Failure Type Detection Recovery Cost
ID/class changed Selector timeout Find by text content Low
Element moved Selector found wrong element Find by context/position Low
Page restructured Multiple selectors fail Screenshot + text analysis Medium
Loading issue Element not yet present Wait for loading to complete Low
Modal/overlay blocking "Obscured by" error Close overlay first Low
Complete redesign All approaches fail MCP semantic analysis High
Authentication expired Redirect to login Re-authenticate Medium

Implementing Self-Healing in Your Framework

Wrapper Function

# smart_click: Click with self-healing
smart_click() {
  local primary_selector="$1"
  local expected_text="${2:-}"  # Optional: what the element should say

  # Attempt 1: Primary selector
  if vibe-check click "$primary_selector" 2>/dev/null; then
    return 0
  fi

  echo "[heal] Primary selector failed: $primary_selector"

  # Attempt 2: Find by text content
  if [ -n "$expected_text" ]; then
    local alt_selector=$(vibe-check find-all "button, a, [role=button]" --json 2>/dev/null | \
      python3 -c "
import json, sys
for el in json.load(sys.stdin):
    if '$expected_text'.lower() in el.get('text', '').lower():
        print(el['selector'])
        break
")
    if [ -n "$alt_selector" ] && vibe-check click "$alt_selector" 2>/dev/null; then
      echo "[heal] Recovered using text match: $alt_selector"
      return 0
    fi
  fi

  # Attempt 3: Screenshot for debugging
  vibe-check screenshot -o "heal_debug_$(date +%s).png" 2>/dev/null

  echo "[heal] All recovery attempts failed for: $primary_selector"
  return 1
}

# Usage:
smart_click "#submit-btn" "Submit"
smart_click ".login-button" "Log in"

Agent-Native Approach

Rather than scripting recovery logic, let the agent handle it naturally:

# Test definition with recovery hints
test: Submit contact form
steps:
  - Fill in the contact form
  - Click the submit button
recovery_hints:
  submit_button:
    primary: "#submit-btn"
    fallbacks:
      - "button[type=submit]"
      - "button:has-text('Submit')"
      - "button:has-text('Send')"
    semantic: "The button that submits the form"

The agent reads the recovery hints and uses them if the primary selector fails.


Self-Healing vs Flaky Tests

What's the Difference?

Flaky test: The test itself is unreliable (race conditions, timing issues, external dependencies). Self-healing doesn't fix this — it masks it.

Broken selector: The application changed, the test selector is stale. Self-healing legitimately fixes this.

How to Tell Them Apart

Signal Flaky Test Broken Selector
Fails intermittently Yes No (consistent failure)
Same selector works sometimes Yes No
UI visually unchanged Yes No (UI was updated)
Error message Timeout (element exists but timing varies) Not found (element genuinely missing)

The Rule

Self-healing should fix broken selectors, not mask flaky tests. If a test needs healing on every run, it's flaky and needs to be fixed at the source.

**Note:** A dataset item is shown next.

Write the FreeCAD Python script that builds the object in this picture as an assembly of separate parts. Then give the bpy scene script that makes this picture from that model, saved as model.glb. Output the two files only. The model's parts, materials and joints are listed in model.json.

Tracking Self-Healing Events

Log every healing event for analysis:

{
  "timestamp": "2026-02-09T14:23:05Z",
  "test": "login_valid",
  "step": 4,
  "primary_selector": "#submit-btn",
  "healed_selector": "button:has-text('Sign in')",
  "healing_level": 1,
  "healing_cost_tokens": 450,
  "reason": "ID changed from 'submit-btn' to 'sign-in-btn'"
}

Review healing logs weekly:

  • High healing rate on one test → Update the test selectors
  • High healing rate across tests → Major UI refactor happened, update test suite
  • Healing always at Level 3 → Your selectors are too fragile, use more robust strategies

Selector Robustness Hierarchy

From most to least robust:

Strategy Example Resilience Readability
data-testid [data-testid="submit"] Highest High
ARIA label [aria-label="Submit form"] High High
Role + text button:has-text("Submit") High High
Semantic HTML form button[type=submit] Medium Medium
Class name .btn-submit Medium Medium
ID #submit-btn Medium High
CSS path div > form > div:nth-child(3) > button Lowest Lowest

Recommendation for AI-driven tests: Use data-testid attributes where possible (requires collaboration with developers). Fall back to ARIA labels or role+text selectors.


Interview Talking Point

"Our self-healing approach has three tiers. First, when a selector fails, the agent searches for alternative elements by text content — this handles 80% of cases at ~500 tokens. Second, the agent takes a screenshot and reads page text to understand the current state — catching loading issues and redirects. Third, as a fallback, we use MCP's accessibility tree for semantic analysis when the page has been fundamentally redesigned. The key insight is that AI agent self-healing is qualitatively different from traditional rule-based healing: the agent can reason about context, understand error messages, and make judgment calls. But we track healing events carefully — if a test needs healing every run, that's a flaky test that needs fixing, not a valid healing scenario."